One of the best ways to really capture the holiday experience is through the faces of the family and friends you shared it with, so make this your priority. Scenic shots are all very well, but capturing the expression on your child’s face as Mickey Mouse walks past is the sort of photo you’ll return to again and again.
Candid photos are often much more fun than a staged line-up, so keep your eyes out and snap away while people are having fun, as you’ll get much more natural expressions when they don’t know the lens is pointing at them.
Oh, and don’t forget to pass the camera around so that you’re in some of the photos. Which conveniently brings us on to…
I’m really not a fan of this incredibly popular phenomenon, but can see why people love taking them.
The results are rarely great however, and even though selfie sticks will help you get a picture that contains more just than a badly-cropped face, having to lug them around tends to defeat the object of travelling with just a phone for a camera. Where possible I’d always ask someone else - even a friendly stranger - to take the picture for you.
A blast of artificial light can be crucial to getting decent pictures in dark conditions, but there are times you should ditch flash indoors… and use it when outside.
The reason is that flash units tend to produce harsh, flat light that rarely complements the subject. If you’re taking pictures indoors during the day, turn off the flash and get your subject to stand near a window or door to make use of the natural light.
If you’re shooting indoors at night, try to flood the area with as much artificial light as you can, which will reduce the harsh effects of flash as well as reduce the chances of red-eye.
Meanwhile, forcing the flash to fire outdoors on sunny days is a great way to fill in dark shadows and even-out harsh contrasts, and is definitely worth experimenting with.
And don’t forget…
• To ensure your battery is fully charged before setting off - and take a spare if you can.
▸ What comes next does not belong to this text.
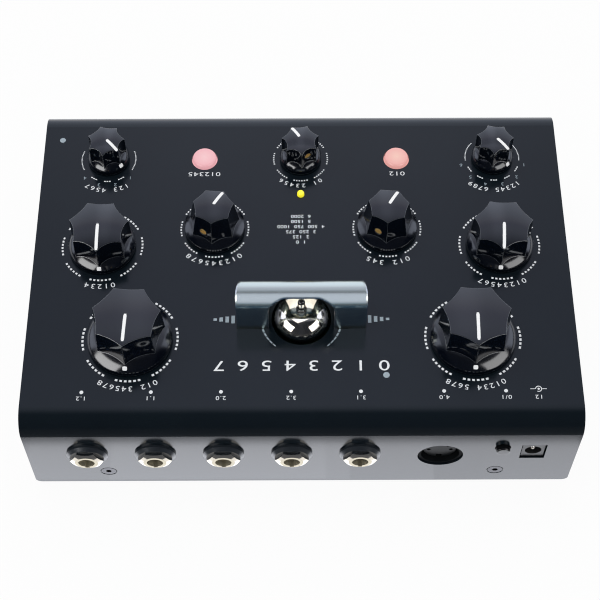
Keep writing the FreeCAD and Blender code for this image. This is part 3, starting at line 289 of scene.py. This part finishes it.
def case_paint():
    """Satin black powder coat with a slight blue cast and a very fine orange peel."""
    material, shader = new_material("case_paint", (0.006, 0.0105, 0.015), 0.16, IOR=1.43)
    tint(material, shader, 35.0, (0.0057, 0.01, 0.0143), (0.0064, 0.011, 0.0157))
    vary(material, shader, "Roughness", 180.0, 0.15, 0.18)
    grain(material, shader, 2600.0, 0.1, 0.04 * MM)
    return material


def knob_plastic():
    """Glossy black plastic: satin on the flat top, and rounded edges with a painted highlight."""
    flat = (0.002, 0.0035, 0.008)
    material, shader = new_material("knob_plastic", flat, 0.06, IOR=1.73)
    # The lighter edge colour is a painted highlight along the rounded edges.
    facing = edges_with_painted_highlight(material, 0.45 * MM, flat, (0.2, 0.215, 0.23))
    upward = axes(material, facing.outputs["Normal"])[2]
    link(material, remap(material, upward, 0.2, 0.95, 0.07, 0.2), shader.inputs["Roughness"])
    return material


def metal(name, color, roughness, spread, scale=400.0, stretch=(1, 1, 1), strength=0.05, metallic=1.0):
    """A metal whose polish varies along its grain."""
    material, shader = new_material(name, color, roughness, metallic)
    vary(material, shader, "Roughness", scale, roughness - spread, roughness + spread, stretch)
    grain(material, shader, scale * 3, strength, GRAIN_DEPTH, stretch)
    return material


def hood_metal():
    """Brushed nickel with a painted highlight on its rounded edges."""
    flat = (0.57, 0.62, 0.57)
    material = metal("brushed_nickel", flat, 0.26, 0.01, 120.0, (1, 5, 5), 0.01)
    # The near-white edge colour is a painted highlight.
    edges_with_painted_highlight(material, 1.5 * MM, flat, (0.95, 0.97, 1.0))
    return material


def plastic(name, color, roughness, strength=0.1):
    """Plastic with a fine grain and an uneven shine."""
    material, shader = new_material(name, color, roughness)
    vary(material, shader, "Roughness", 300.0, roughness - 0.05, roughness + 0.05)
    grain(material, shader, 1500.0, strength, GRAIN_DEPTH)
    return material


def socket_black():
    """Black plastic whose insert shines and whose outer ring is dull."""
    material = plastic("socket_black", (0.01, 0.0115, 0.013), 0.3)
    away = away_from_axis(material, (SOCKET_X * MM, 0.0, SOCKET_Z * MM), (1.0, 0.0, 1.0))
    insert_end = 7.3 * MM
    ring_start = 7.7 * MM
    shine = remap(material, away, insert_end, ring_start, 0.45, 0.03)
    link(material, shine, shader_of(material).inputs["Specular IOR Level"])
    return material


def print_ink(name, color, painted_glow=0.0):
    """Flat ink, a little uneven; a faint painted glow, light that ink does not give, keeps the white ones the
    brightest marks on the unit.
    """
    material, shader = new_material(name, color, 0.55)
    tint(material, shader, 900.0, tuple(0.93 * part for part in color), color)
    # The emission is a painted glow.
    shader.inputs["Emission Color"].default_value = (*color, 1.0)
    shader.inputs["Emission Strength"].default_value = painted_glow
    return material


def lit_cap(name, x, middle, rim):
    """Milky red plastic that glows from below, paler in the middle of its button than at the rim."""
    material, shader = new_material(name, (0.25, 0.14, 0.15), 0.35)
    shader.inputs["Subsurface Weight"].default_value = 0.3
    shader.inputs["Subsurface Radius"].default_value = (2.0 * MM, 0.8 * MM, 0.8 * MM)
    shader.inputs["Emission Strength"].default_value = 1.0
    away = away_from_axis(material, (x * MM, BUTTON_Y * MM, 0.0), (1.0, 1.0, 0.0))
    outward = remap(material, away, 0.0, BUTTON_RADIUS * MM)
    color = color_ramp(material, outward, ((0.0, middle), (1.0, rim)))
    link(material, color, shader.inputs["Emission Color"])
    return material


def lit_lamp():
    """Yellow plastic that glows."""
    material, shader = new_material("lit_lamp", (0.9, 0.75, 0.05), 0.25)
    tint(material, shader, 500.0, (0.88, 0.7, 0.02), (0.95, 0.85, 0.1))
    shader.inputs["Emission Color"].default_value = (1.0, 0.9, 0.03, 1.0)
    shader.inputs["Emission Strength"].default_value = 0.65
    return material


def clear_glass():
    """Clear glass, in places a little less smooth."""
    material, shader = new_material("clear_glass", (0.97, 0.98, 0.98), 0.02, IOR=1.5)
    shader.inputs["Transmission Weight"].default_value = 1.0
    vary(material, shader, "Roughness", 60.0, 0.0, 0.05)
    return material


def board_mask():
    """Green solder mask."""
    material, shader = new_material("board_mask", (0.01, 0.06, 0.03), 0.3)
    tint(material, shader, 120.0, (0.008, 0.05, 0.025), (0.012, 0.07, 0.035))
    return material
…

You’ll be devastated if you miss that once-in-a-lifetime photo opportunity because the battery has died.
• Clear the memory card, and carry a spare if you have one, as you don’t want to have to delete images on the hoof in order to make room for more. That said, if you get a moment to relax during a day out, take a look through the pictures you’ve taken and delete any that obviously aren’t up to scratch.
• Take photos of nearby signs to help you remember where specific pictures were taken.
• Keep your lens clean. This is especially important for camera phones, as they tend to pick up dust and dirt that will affect the light going into the lens and thus the quality of your photos.
So what’s next?
What are you going to do with all those pictures now you’ve taken them? Aside from sharing a few on social media - probably while still on holiday - for many people the answer is ‘nothing’, but this is such a waste. I always used to print the best ones out to put in a photo album with a few more to display in frames, but I’ve expanded my horizons courtesy of the great online options now available.
For starters I always use my photos to create postcards to send to friends. The cards are printed and posted in the UK, so are quicker than sending traditional postcards and typically no more expensive.
Online services also enable to you to create a coffee table-style books - a stunning way to display your photos, as well as calendars, mugs and even t-shirts, which all are good fun and make unique gifts too.
As with the tips for taking pictures, thinking a little outside the box reaps dividends and lets you make the most of your holiday memories.